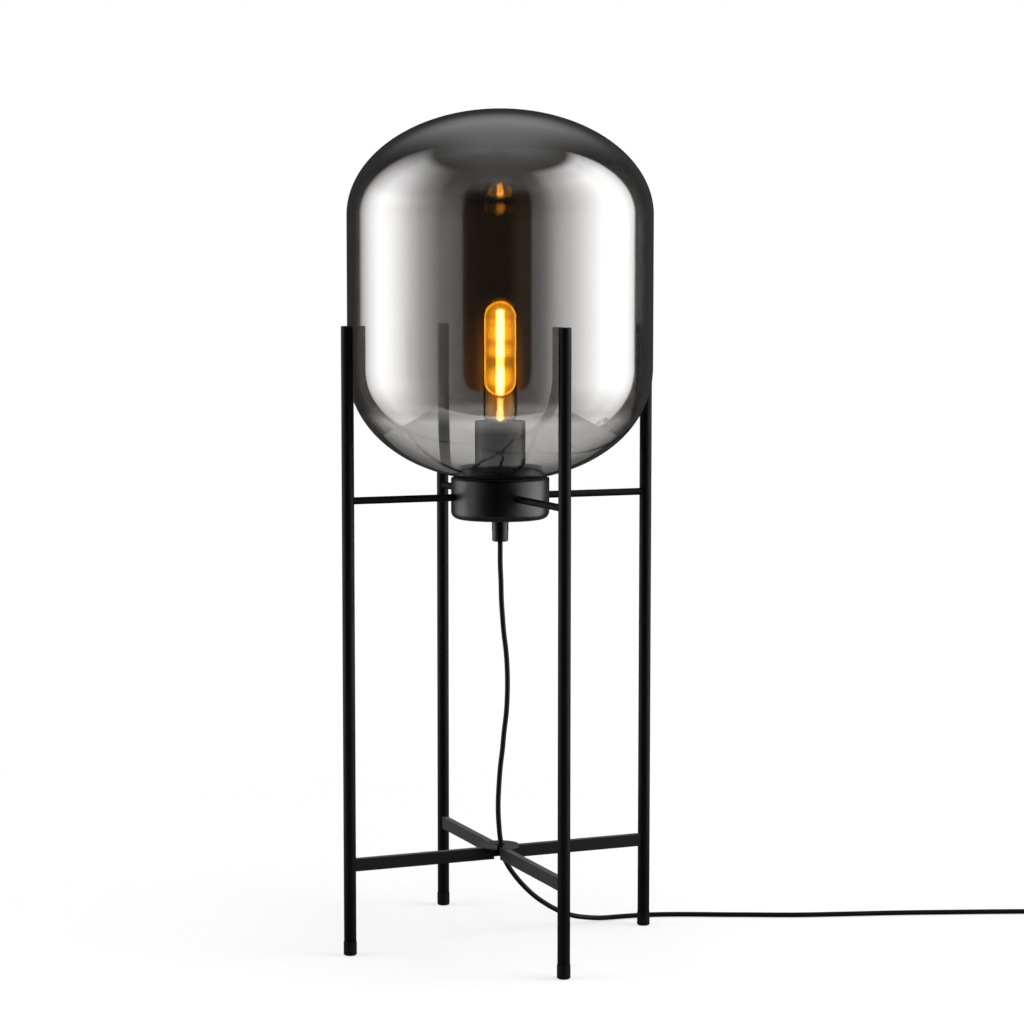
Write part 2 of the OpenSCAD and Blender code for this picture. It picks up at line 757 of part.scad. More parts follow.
module at_filament() {
    for (k = [0:3]) rotate([0, 0, 90 * k + 45]) children();
}

module bulb_filaments() {
    at_filament() color("#ffd27a") translate([filament_r, 0, filament_z])
        cylinder(d = filament_d, h = filament_l);
}

// Middle rod and the two flat spiders that hold the filaments' ends
module filament_wires() {
    z = bulb_rim_z - bulb_neck_in + stem_l;
    top = filament_z + filament_l;
    reach = 2 * filament_r + filament_d;
    color("#a9a39a") union() {
        translate([0, 0, z]) cylinder(d = middle_rod_d, h = top + anchor_h - z);
        for (y = [filament_z - spider_w / 2, top + spider_w / 2], a = [45, 135])
            translate([0, 0, y]) rotate([0, 0, a]) cube([reach, spider_w, spider_w], center = true);
    }
}

module cord() {
    color("#0d0d0d") tube(cord_path, cord_d, cord_sides);
}

module cord_link() {
    color("#0d0d0d") tube(smooth_path(link_path, 2), cord_d, cord_sides);
}

module cord_tail() {
    color("#0d0d0d") tube(smooth_path(tail_path, 2), cord_d, cord_sides);
}

module cord_coil() {
    color("#0d0d0d") tube(coil_path, cord_d, coil_sides);
}

// Rectangle with round corners, about its middle
module rounded_plan(l, w, r) {
    square([l - 2 * r, w], center = true);
    square([l, w - 2 * r], center = true);
    for (x = [-1, 1], y = [-1, 1]) translate([x * (l / 2 - r), y * (w / 2 - r)]) circle(r);
}

module at_switch() {
    translate(switch_at) children();
}

module at_switch_screw() {
    for (s = [-1, 1])
        translate([s * switch_l * switch_screw_x_share, s * switch_w * switch_screw_y_share, 0]) children();
}

// Hollow half of the switch: a wall with a floor at its lower end
module half_shell() {
    inner = 2 * switch_wall;
    difference() {
        linear_extrude(switch_half_z) rounded_plan(switch_l, switch_w, switch_corner_r);
        translate([0, 0, switch_wall]) linear_extrude(switch_half_z)
            rounded_plan(switch_l - inner, switch_w - inner, switch_corner_r - switch_wall);
    }
    at_switch_screw() cylinder(d = switch_boss_d, h = switch_half_z);
}

// Holes for the boots' necks in the switch's end walls
module boot_holes() {
    translate([-switch_l / 2 - over, 0, switch_half_z]) rotate([0, 90, 0])
        cylinder(d = boot_neck_d + 2 * boot_neck_gap, h = switch_wall + 2 * over);
    translate([switch_l / 2 - switch_wall - over, 0, switch_half_z]) rotate([0, 90, 0])
        cylinder(d = boot_neck_d + 2 * boot_neck_gap, h = switch_wall + 2 * over);
}

module switch_base() {
    color("#121212") at_switch() difference() {
        half_shell();
        boot_holes();
        at_switch_screw() translate([0, 0, -over])
            cylinder(d = switch_screw_d + 2 * switch_screw_gap, h = switch_half_z + 2 * over);
        at_switch_screw() translate([0, 0, -over])
            cylinder(d = switch_screw_head_d + 2 * switch_screw_gap, h = switch_screw_head_h + over);
    }
}

rocker_z = switch_h - rocker_pivot_drop;
rocker_r = rocker_l / 2 - rocker_gap;
ear_y = rocker_w / 2 + rocker_gap;

module switch_cover() {
    color("#121212") at_switch() difference() {
        union() {
            translate([0, 0, switch_h]) mirror([0, 0, 1]) half_shell();
            for (s = [-1, 1]) translate([-ear_w / 2, s > 0 ? ear_y : -ear_y - ear_t, switch_h - switch_wall - ear_h])
                cube([ear_w, ear_t, ear_h]);
        }
        boot_holes();
        translate([-rocker_l / 2, -ear_y, switch_half_z])
            cube([rocker_l, 2 * ear_y, switch_half_z + over]);
        translate([0, ear_y + ear_t + over, rocker_z]) rotate([90, 0, 0])
            cylinder(d = pivot_d + 2 * pivot_gap, h = 2 * (ear_y + ear_t + over));
        at_switch_screw() translate([0, 0, switch_half_z - over])
            cylinder(r = switch_screw_d / 2 + thread_gap, h = switch_half_z - switch_screw_tip + over);
    }
}

module switch_rocker() {
    end_h = rocker_pivot_drop + rocker_r * tan(rocker_tilt);
    color("#1f1f1f") at_switch() translate([0, 0, rocker_z]) rotate([0, rocker_tilt, 0]) union() {
        intersection() {
            rotate([90, 0, 0]) linear_extrude(rocker_w, center = true) polygon([
                [-rocker_r, -rocker_below], [rocker_r, -rocker_below], [rocker_r, end_h],
                [0, rocker_pivot_drop], [-rocker_r, end_h]]);
            rotate([90, 0, 0]) cylinder(r = rocker_r, h = rocker_w + 2 * over, center = true);
        }
        rotate([90, 0, 0]) cylinder(d = pivot_d, h = rocker_w + 2 * (rocker_gap + pivot_l), center = true);
    }
}

module switch_terminals() {
    for (x = [-1, 1], y = [-1, 1]) color("#c9a24a") at_switch()
        translate([x * switch_l * switch_terminal_x_share - switch_terminal_l / 2,
                   y * switch_w * switch_terminal_y_share - switch_terminal_w / 2, switch_wall])
            cube([switch_terminal_l, switch_terminal_w, switch_terminal_h]);
}

module switch_screws() {
    color("silver") at_switch() at_switch_screw() union() {
        cylinder(d = switch_screw_head_d, h = switch_screw_head_h);
        cylinder(d = switch_screw_d, h = switch_h - switch_screw_tip);
    }
}

// Tapered boot about X, with its neck through the switch's wall
module boot() {
    bore = cord_d / 2 + cord_gap;
    neck_end = -switch_wall;
    rotate([0, 90, 0]) rotate_extrude() polygon([
        [bore, boot_l], [boot_tip_d / 2, boot_l], [boot_d / 2, 0], [boot_neck_d / 2, 0],
        [boot_neck_d / 2, neck_end], [boot_flange_d / 2, neck_end],
        [boot_flange_d / 2, neck_end - boot_flange_t], [bore, neck_end - boot_flange_t]]);
}

module switch_boots() {
    for (turn = [0, 180]) color("#0d0d0d") at_switch() rotate([0, 0, turn])
        translate([switch_l / 2, 0, switch_half_z]) boot();
}

// Plug's outline from above: narrow at the boot, full width at the pins
module plug_plan() {
    w = plug_w / 2;
    rear = plug_rear_w / 2;
    taper = plug_l * plug_taper_share;
    steps = 2 * edge_steps;
    side = [for (k = [0:steps]) let (t = k / steps) [rear + (w - rear) * ease(t), taper * t]];
    front = arc(w - plug_corner_r, plug_l - plug_corner_r, plug_corner_r, 0, 90, edge_steps);
    half = concat(side, front);
    polygon(concat(half, reversed([for (p = half) [-p.x, p.y]])));
}

// Plug's outline from the side: thinner at the boot
module plug_side() {
    h = plug_half_z;
    rear = plug_rear_h / 2;
    taper = plug_l * plug_taper_share;
    polygon([[0, -rear], [taper, -h], [plug_l, -h], [plug_l, h], [taper, h], [0, rear]]);
}

module at_plug() {
    translate([plug_at.x, plug_at.y, plug_half_z]) children();
}

module plug_body() {
    color("#111111") at_plug() difference() {
        union() {
            translate([0, plug_boot_l, 0]) intersection() {
                translate([0, 0, -plug_half_z]) linear_extrude(plug_h) plug_plan();
                translate([-plug_w / 2, 0, 0]) rotate([90, 0, 90]) linear_extrude(plug_w) plug_side();
            }
            rotate([-90, 0, 0]) rotate_extrude()
                polygon([[0, 0], [boot_tip_d / 2, 0], [boot_d / 2, plug_boot_l], [0, plug_boot_l]]);
        }
        translate([0, -over, 0]) rotate([-90, 0, 0])
            cylinder(r = cord_d / 2 + cord_gap, h = plug_boot_l + over);
        for (s = [-1, 1]) translate([s * pin_pitch / 2, plug_boot_l + plug_l - pin_pocket, 0])
            rotate([-90, 0, 0]) cylinder(r = pin_neck_d / 2 + pin_pocket_gap, h = pin_pocket + over);
    }
}

// Each pin has a narrower neck, which the plug's moulding grips
module plug_pins() {
    r = pin_d / 2;
    tip = r / 2;
    neck = pin_neck_d / 2;
    neck_end = pin_pocket + pin_neck_out;
    for (s = [-1, 1]) color("#c9c6bf") at_plug()
        translate([s * pin_pitch / 2, plug_boot_l + plug_l - pin_pocket, 0]) rotate([-90, 0, 0])
            rotate_extrude() polygon(concat(
                [[0, 0], [neck, 0], [neck, neck_end], [r, neck_end]],
                arc(r - tip, pin_pocket + pin_l - tip, tip, 0, 90, edge_steps),
                [[0, pin_pocket + pin_l]]));
}

leg(0);  // leg_right
leg(1);  // leg_back
leg(2);  // leg_left
leg(3);  // leg_front
foot(0);  // foot_right
foot(1);  // foot_back
foot(2);  // foot_left
foot(3);  // foot_front
leg_caps();
arm(0);  // arm_right
arm(1);  // arm_back
arm(2);  // arm_left
arm(3);  // arm_front
arm_washers();
arm_nuts();
brace(0);  // brace_right
brace(1);  // brace_back
brace(2);  // brace_left
brace(3);  // brace_front
cord_disc();
collar_cup();
seat_plate();
glass_gasket();
nipple();
nipple_nut();
cord_grip_body();
cord_grip_nut();
lead_in();
socket_cover();
holder_base();
holder_body();
screw_shell();
centre_contact();
holder_terminals();
core_live();
core_neutral();
glass_base();
glass_wall();
glass_dome();
bulb_glass();
bulb_cap();
bulb_insulator();
bulb_contact();
bulb_stem();
bulb_filaments();
filament_wires();
cord();
switch_base();
switch_cover();
switch_rocker();
switch_terminals();
switch_screws();
switch_boots();
cord_link();
cord_coil();
cord_tail();
plug_body();
plug_pins();
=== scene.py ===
# %% [markdown]
# # A floor lamp with a smoked glass shade
# This lesson dresses a finished CAD model of a floor lamp: four black tube legs, a shallow black
# collar on four thin arms, and a barrel of smoked glass with a glowing tubular bulb inside it. The
# CAD model is loaded as a fixed frame. Its pieces already stand in the right place, in metres, with
# Z up, so most of the work is giving each one the finish of the real thing, and making smoother
# versions of the glass and of the cord, which a CAD mesh draws with too few sides.

# %% Load the frame
import json
import math

import bmesh
import bpy
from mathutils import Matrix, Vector


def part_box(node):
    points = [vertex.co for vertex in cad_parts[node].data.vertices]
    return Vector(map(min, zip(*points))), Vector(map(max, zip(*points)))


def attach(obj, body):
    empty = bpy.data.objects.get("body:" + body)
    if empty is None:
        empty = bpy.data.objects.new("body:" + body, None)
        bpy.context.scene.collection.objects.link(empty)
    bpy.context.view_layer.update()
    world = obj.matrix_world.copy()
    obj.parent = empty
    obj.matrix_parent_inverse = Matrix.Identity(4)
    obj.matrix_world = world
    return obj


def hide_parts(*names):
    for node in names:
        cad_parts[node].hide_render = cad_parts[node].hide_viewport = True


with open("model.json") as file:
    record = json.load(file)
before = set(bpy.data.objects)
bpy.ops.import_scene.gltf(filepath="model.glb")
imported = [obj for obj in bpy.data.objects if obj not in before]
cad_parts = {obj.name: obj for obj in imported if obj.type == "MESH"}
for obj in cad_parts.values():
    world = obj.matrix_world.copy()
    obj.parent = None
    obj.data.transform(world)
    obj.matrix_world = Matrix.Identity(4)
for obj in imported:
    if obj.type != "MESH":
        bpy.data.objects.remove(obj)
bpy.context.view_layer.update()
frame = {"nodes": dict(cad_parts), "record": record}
nodes = frame["nodes"]
MM = 0.001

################

-- Exercise --
In the listing above, find the line containing "bulb_contact();" and the line containing "obj.parent = None". Output them and every line between, exactly, and nothing else.

-- Complete answer --
bulb_contact();
bulb_stem();
bulb_filaments();
filament_wires();
cord();
switch_base();
switch_cover();
switch_rocker();
switch_terminals();
switch_screws();
switch_boots();
cord_link();
cord_coil();
cord_tail();
plug_body();
plug_pins();
=== scene.py ===
# %% [markdown]
# # A floor lamp with a smoked glass shade
# This lesson dresses a finished CAD model of a floor lamp: four black tube legs, a shallow black
# collar on four thin arms, and a barrel of smoked glass with a glowing tubular bulb inside it. The
# CAD model is loaded as a fixed frame. Its pieces already stand in the right place, in metres, with
# Z up, so most of the work is giving each one the finish of the real thing, and making smoother
# versions of the glass and of the cord, which a CAD mesh draws with too few sides.

# %% Load the frame
import json
import math

import bmesh
import bpy
from mathutils import Matrix, Vector


def part_box(node):
    points = [vertex.co for vertex in cad_parts[node].data.vertices]
    return Vector(map(min, zip(*points))), Vector(map(max, zip(*points)))


def attach(obj, body):
    empty = bpy.data.objects.get("body:" + body)
    if empty is None:
        empty = bpy.data.objects.new("body:" + body, None)
        bpy.context.scene.collection.objects.link(empty)
    bpy.context.view_layer.update()
    world = obj.matrix_world.copy()
    obj.parent = empty
    obj.matrix_parent_inverse = Matrix.Identity(4)
    obj.matrix_world = world
    return obj


def hide_parts(*names):
    for node in names:
        cad_parts[node].hide_render = cad_parts[node].hide_viewport = True


with open("model.json") as file:
    record = json.load(file)
before = set(bpy.data.objects)
bpy.ops.import_scene.gltf(filepath="model.glb")
imported = [obj for obj in bpy.data.objects if obj not in before]
cad_parts = {obj.name: obj for obj in imported if obj.type == "MESH"}
for obj in cad_parts.values():
    world = obj.matrix_world.copy()
    obj.parent = None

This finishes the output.